((
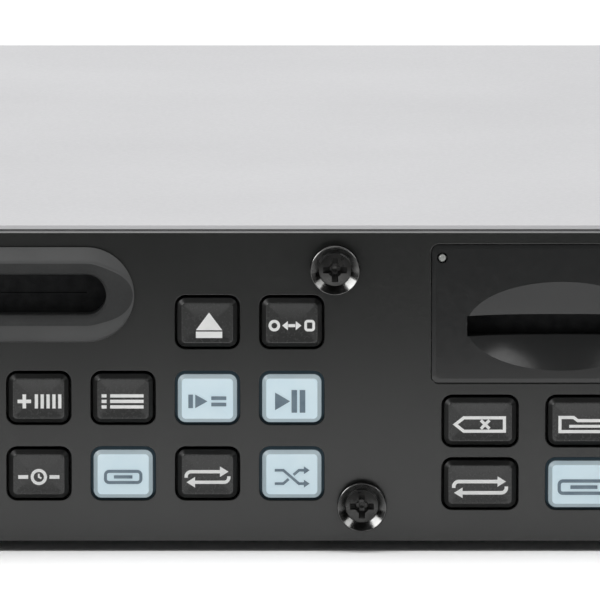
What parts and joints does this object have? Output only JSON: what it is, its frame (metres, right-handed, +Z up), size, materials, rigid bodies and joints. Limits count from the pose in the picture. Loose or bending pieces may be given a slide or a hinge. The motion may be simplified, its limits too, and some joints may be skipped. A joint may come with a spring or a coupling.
{
  "type": "rack disc and card recorder",
  "caption": "Rack-mounted recorder one unit high, with a disc slot, a memory card slot, push keys, two display windows and a level knob.",
  "frame": {"origin": "on the floor under the middle of the part's box, between the front of the level knob and the tips of the rear jacks", "axes": "+X to the right seen from the front, +Y from the front panel to the rear, +Z up"},
  "size_m": [0.4826, 0.277, 0.0458],
  "materials": {
    "panel_paint": "satin charcoal paint",
    "cover_paint": "fine light grey paint",
    "zinc_sheet": "zinc plated sheet",
    "black_plastic": "moulded satin black",
    "key_black": "moulded satin black",
    "key_lit": "translucent, lit pale blue",
    "foot_rubber": "matt rubber",
    "screw_chrome": "polished chrome",
    "board_green": "glass fibre board",
    "display_black": "dark display glass",
    "lens_smoke": "smoked acrylic",
    "lamp_clear": "clear lens, unlit",
    "bright_steel": "bright steel",
    "ribbon_grey": "grey ribbon"
  },
  "bodies": {
    "casing": {"card_display": "display_black", "card_display_lens": "lens_smoke", "card_key_board": "board_green", "card_lamp": "lamp_clear", "card_slot_plate": "panel_paint", "card_socket": "bright_steel", "chassis_tray": "zinc_sheet", "clamp_plate": "zinc_sheet", "disc_display": "display_black", "disc_display_lens": "lens_smoke", "disc_key_board": "board_green", "disc_slot_bezel": "black_plastic", "drive_frame": "zinc_sheet", "foot_front_left": "foot_rubber", "foot_front_right": "foot_rubber", "foot_rear_left": "foot_rubber", "foot_rear_right": "foot_rubber", "front_panel": "panel_paint", "guide_rod": "bright_steel", "level_control": "bright_steel", "line_jacks": "black_plastic", "loading_motor": "bright_steel", "main_board": "board_green", "mains_inlet": "black_plastic", "panel_screw_left": "screw_chrome", "panel_screw_lower": "screw_chrome", "panel_screw_right": "screw_chrome", "panel_screw_upper": "screw_chrome", "power_board": "board_green", "power_switch": "black_plastic", "ribbon_cable": "ribbon_grey", "spindle_motor": "bright_steel", "top_cover": "cover_paint"},
    "skip_back_key": {"skip_back_key": "key_black"},
    "skip_forward_key": {"skip_forward_key": "key_black"},
    "time_key": {"time_key": "key_black"},
    "plus_ten_key": {"plus_ten_key": "key_black"},
    "single_key": {"single_key": "key_lit"},
    "program_key": {"program_key": "key_black"},
    "repeat_key": {"repeat_key": "key_black"},
    "cue_key": {"cue_key": "key_lit"},
    "eject_key": {"eject_key": "key_black"},
    "shuffle_key": {"shuffle_key": "key_lit"},
    "play_key": {"play_key": "key_lit"},
    "source_key": {"source_key": "key_black"},
    "card_repeat_key": {"card_repeat_key": "key_black"},
    "card_delete_key": {"card_delete_key": "key_black"},
    "card_single_key": {"card_single_key": "key_lit"},
    "card_folder_key": {"card_folder_key": "key_black"},
    "card_stop_key": {"card_stop_key": "key_black"},
    "card_record_key": {"card_record_key": "key_black"},
    "card_play_key": {"card_play_key": "key_lit"},
    "card_pause_key": {"card_pause_key": "key_black"},
    "power_button": {"power_button": "black_plastic"},
    "level_knob": {"level_knob": "black_plastic"},
    "turntable": {"turntable": "black_plastic"},
    "disc_clamper": {"disc_clamper": "black_plastic"},
    "laser_sled": {"laser_sled": "black_plastic"},
    "lead_screw": {"lead_screw": "bright_steel"},
    "feed_roller": {"feed_roller": "foot_rubber"}
  },
  "joints": [
    {"name": "skip_back_press", "type": "slide", "parent": "casing", "child": "skip_back_key", "axis": [0, 1, 0], "range_m": [0, 0.0008], "stiffness_N_per_m": 600, "springref_m": -0.001},
    {"name": "skip_forward_press", "type": "slide", "parent": "casing", "child": "skip_forward_key", "axis": [0, 1, 0], "range_m": [0, 0.0008], "stiffness_N_per_m": 600, "springref_m": -0.001},
    {"name": "time_press", "type": "slide", "parent": "casing", "child": "time_key", "axis": [0, 1, 0], "range_m": [0, 0.0008], "stiffness_N_per_m": 600, "springref_m": -0.001},
    {"name": "plus_ten_press", "type": "slide", "parent": "casing", "child": "plus_ten_key", "axis": [0, 1, 0], "range_m": [0, 0.0008], "stiffness_N_per_m": 600, "springref_m": -0.001},
    {"name": "single_press", "type": "slide", "parent": "casing", "child": "single_key", "axis": [0, 1, 0], "range_m": [0, 0.0008], "stiffness_N_per_m": 600, "springref_m": -0.001},
    {"name": "program_press", "type": "slide", "parent": "casing", "child": "program_key", "axis": [0, 1, 0], "range_m": [0, 0.0008], "stiffness_N_per_m": 600, "springref_m": -0.001},
    {"name": "repeat_press", "type": "slide", "parent": "casing", "child": "repeat_key", "axis": [0, 1, 0], "range_m": [0, 0.0008], "stiffness_N_per_m": 600, "springref_m": -0.001},
    {"name": "cue_press", "type": "slide", "parent": "casing", "child": "cue_key", "axis": [0, 1, 0], "range_m": [0, 0.0008], "stiffness_N_per_m": 600, "springref_m": -0.001},
    {"name": "eject_press", "type": "slide", "parent": "casing", "child": "eject_key", "axis": [0, 1, 0], "range_m": [0, 0.0008], "stiffness_N_per_m": 600, "springref_m": -0.001},
    {"name": "shuffle_press", "type": "slide", "parent": "casing", "child": "shuffle_key", "axis": [0, 1, 0], "range_m": [0, 0.0008], "stiffness_N_per_m": 600, "springref_m": -0.001},
    {"name": "play_press", "type": "slide", "parent": "casing", "child": "play_key", "axis": [0, 1, 0], "range_m": [0, 0.0008], "stiffness_N_per_m": 600, "springref_m": -0.001},
    {"name": "source_press", "type": "slide", "parent": "casing", "child": "source_key", "axis": [0, 1, 0], "range_m": [0, 0.0008], "stiffness_N_per_m": 600, "springref_m": -0.001},
    {"name": "card_repeat_press", "type": "slide", "parent": "casing", "child": "card_repeat_key", "axis": [0, 1, 0], "range_m": [0, 0.0008], "stiffness_N_per_m": 600, "springref_m": -0.001},
    {"name": "card_delete_press", "type": "slide", "parent": "casing", "child": "card_delete_key", "axis": [0, 1, 0], "range_m": [0, 0.0008], "stiffness_N_per_m": 600, "springref_m": -0.001},
    {"name": "card_single_press", "type": "slide", "parent": "casing", "child": "card_single_key", "axis": [0, 1, 0], "range_m": [0, 0.0008], "stiffness_N_per_m": 600, "springref_m": -0.001},
    {"name": "card_folder_press", "type": "slide", "parent": "casing", "child": "card_folder_key", "axis": [0, 1, 0], "range_m": [0, 0.0008], "stiffness_N_per_m": 600, "springref_m": -0.001},
    {"name": "card_stop_press", "type": "slide", "parent": "casing", "child": "card_stop_key", "axis": [0, 1, 0], "range_m": [0, 0.0008], "stiffness_N_per_m": 600, "springref_m": -0.001},
    {"name": "card_record_press", "type": "slide", "parent": "casing", "child": "card_record_key", "axis": [0, 1, 0], "range_m": [0, 0.0008], "stiffness_N_per_m": 600, "springref_m": -0.001},
    {"name": "card_play_press", "type": "slide", "parent": "casing", "child": "card_play_key", "axis": [0, 1, 0], "range_m": [0, 0.0008], "stiffness_N_per_m": 600, "springref_m": -0.001},
    {"name": "card_pause_press", "type": "slide", "parent": "casing", "child": "card_pause_key", "axis": [0, 1, 0], "range_m": [0, 0.0008], "stiffness_N_per_m": 600, "springref_m": -0.001},
    {"name": "power_press", "type": "slide", "parent": "casing", "child": "power_button", "axis": [0, 1, 0], "range_m": [0, 0.002], "stiffness_N_per_m": 600, "springref_m": -0.002},
    {"name": "level_turn", "type": "hinge", "parent": "casing", "child": "level_knob", "pos_m": [0.172, -0.1245, 0.02335], "axis": [0, -1, 0], "range_deg": [-150, 150]},
    {"name": "turntable_spin", "type": "hinge", "parent": "casing", "child": "turntable", "pos_m": [-0.064, -0.0325, 0.02], "axis": [0, 0, 1], "continuous": true},
    {"name": "clamper_spin", "type": "hinge", "parent": "casing", "child": "disc_clamper", "pos_m": [-0.064, -0.0325, 0.04], "axis": [0, 0, 1], "continuous": true},
    {"name": "sled_slide", "type": "slide", "parent": "casing", "child": "laser_sled", "axis": [0, 1, 0], "range_m": [0, 0.034]},
    {"name": "screw_spin", "type": "hinge", "parent": "casing", "child": "lead_screw", "pos_m": [-0.034, 0.0055, 0.024], "axis": [0, 1, 0], "continuous": true},
    {"name": "roller_spin", "type": "hinge", "parent": "casing", "child": "feed_roller", "pos_m": [-0.064, -0.0985, 0.0297], "axis": [1, 0, 0], "continuous": true}
  ],
  "couplings": [
    {"joint": "clamper_spin", "follows": "turntable_spin", "ratio": 1},
    {"joint": "screw_spin", "follows": "sled_slide", "rad_per_m": 2094.4}
  ]
}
))
(WHAT THE TASK ASKS)
Copy out the lines in which the string "bodies" appears.

(EXERCISE OUTPUT)
What parts and joints does this object have? Output only JSON: what it is, its frame (metres, right-handed, +Z up), size, materials, rigid bodies and joints. Limits count from the pose in the picture. Loose or bending pieces may be given a slide or a hinge. The motion may be simplified, its limits too, and some joints may be skipped. A joint may come with a spring or a coupling.
  "bodies": {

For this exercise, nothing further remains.